The Taliban have taken advantage of the vacuum of governance by carrying out spectacular suicide bombings in major cities across the country. They are generating fear, rumor, and also support from countless unemployed youth, some of whom are willing to kill themselves to advance the Taliban cause. The mean age for a suicide bomber is now just sixteen.

American officials are in a concealed state of panic, as I observed during a recent visit to Washington at the time when 17,000 additional troops were being dispatched to Afghanistan. The Obama administration unveiled its new Afghan strategy on March 27, only to discover that Pakistan is the much larger security challenge, while US options there are far more limited. The real US fear was bluntly addressed by Secretary of State Hillary Clinton in Baghdad on April 25:

One of our concerns...is that if the worst, the unthinkable were to happen, and this advancing Taliban...were to essentially topple the government for failure to beat them back, then they would have the keys to the nuclear arsenal of Pakistan.... We can't even contemplate that.

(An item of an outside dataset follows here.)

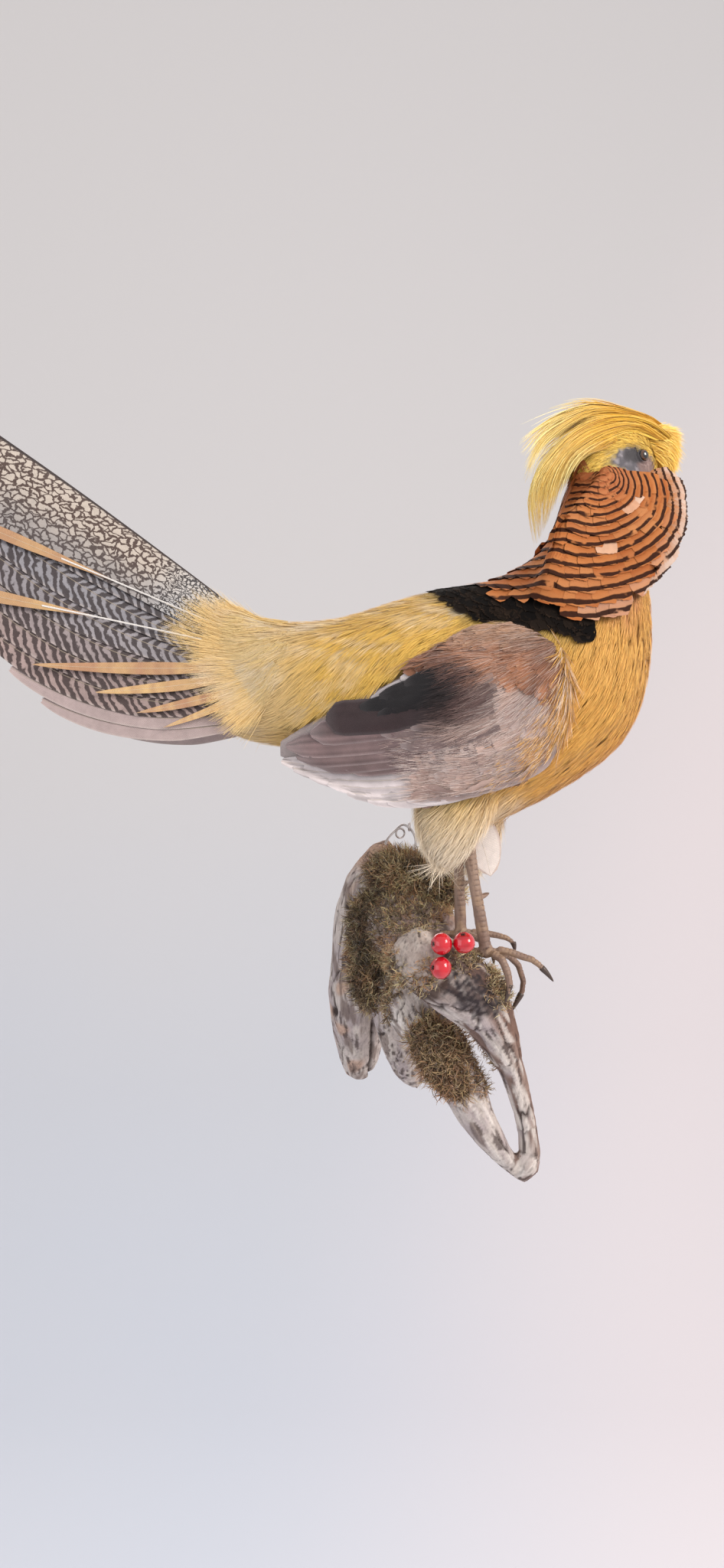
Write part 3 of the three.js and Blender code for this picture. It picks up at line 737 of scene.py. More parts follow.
# body coat
lie = flowFrom([
    [178, 10, 300, -0.15, 0, -1], [180, 0, 260, -0.05, 0, -1], [178, 0, 225, -0.1, 0, -1],
    [168, 20, 190, -0.5, 0.1, -0.85], [150, 20, 160, -0.8, 0, -0.6], [124, 20, 137, -0.93, 0, -0.35],
    [92, 20, 120, -1, 0, -0.2], [61, 20, 115, -1, 0, 0], [30, 20, 128, -1, 0, 0.2], [0, 20, 145, -1, 0, 0.2],
    [-40, 20, 160, -1, 0, 0.1], [-90, 20, 175, -1, 0, 0.1], [150, 50, 230, -0.35, 0, -1],
    [112, 60, 200, -0.62, 0, -0.8], [125, 50, 225, -0.4, 0.1, -0.9], [112, 50, 165, -0.75, 0, -0.65],
    [60, 60, 160, -1, 0, -0.25], [60, 60, 240, -0.75, 0, -0.65], [20, 45, 240, -0.75, 0, -0.6],
    [0, 50, 215, -0.6, 0, -0.8], [40, 0, 265, -1, 0, -0.1], [0, 0, 256, -1, 0, 0],
    [-30, 45, 205, -0.55, 0, -0.85], [-60, 40, 220, -0.85, 0, -0.5], [-60, 35, 180, -0.6, 0, -0.8],
    [-60, 0, 246, -1, 0, 0.1], [-110, 18, 235, -0.95, 0, 0.4], [-112, 15, 205, -1, 0, -0.15],
    [-90, 25, 190, -0.85, 0, -0.5], [50, 30, 120, -0.25, 0, -1], [50, 30, 98, -0.35, 0, -1],
    [38, 30, 105, -0.8, 0, -1], [66, 26, 118, 0.0, 0, -1], [66, 26, 95, 0.22, 0, -1],
    [118, 0, 310, -0.35, 0, -0.95],
    [95, 0, 282, -0.75, 0, -0.65], [75, 0, 272, -0.95, 0, -0.3],
])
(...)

Pakistan has between sixty and one hundred nuclear weapons, and they are mostly housed in western Punjab where the Taliban have made some inroads; but they are under the control of the army, which remains united and disciplined if ineffective against terrorism. In his press conference on April 29, President Obama made statements intended to be reassuring after the specter of Pakistani weakness evoked by Clinton, saying, "I feel confident that that nuclear arsenal will remain out of militant hands."


If decent folks in Pakistan are unrealistic about the threats facing them...and the state is a fiction that needs to be carved into constituent pieces...and terrorists are given nearly free rein...and we can't trust Pakistan with nuclear weapons...but no one is doing anything about those things...then what would be so bad about events forcing everyones' hands?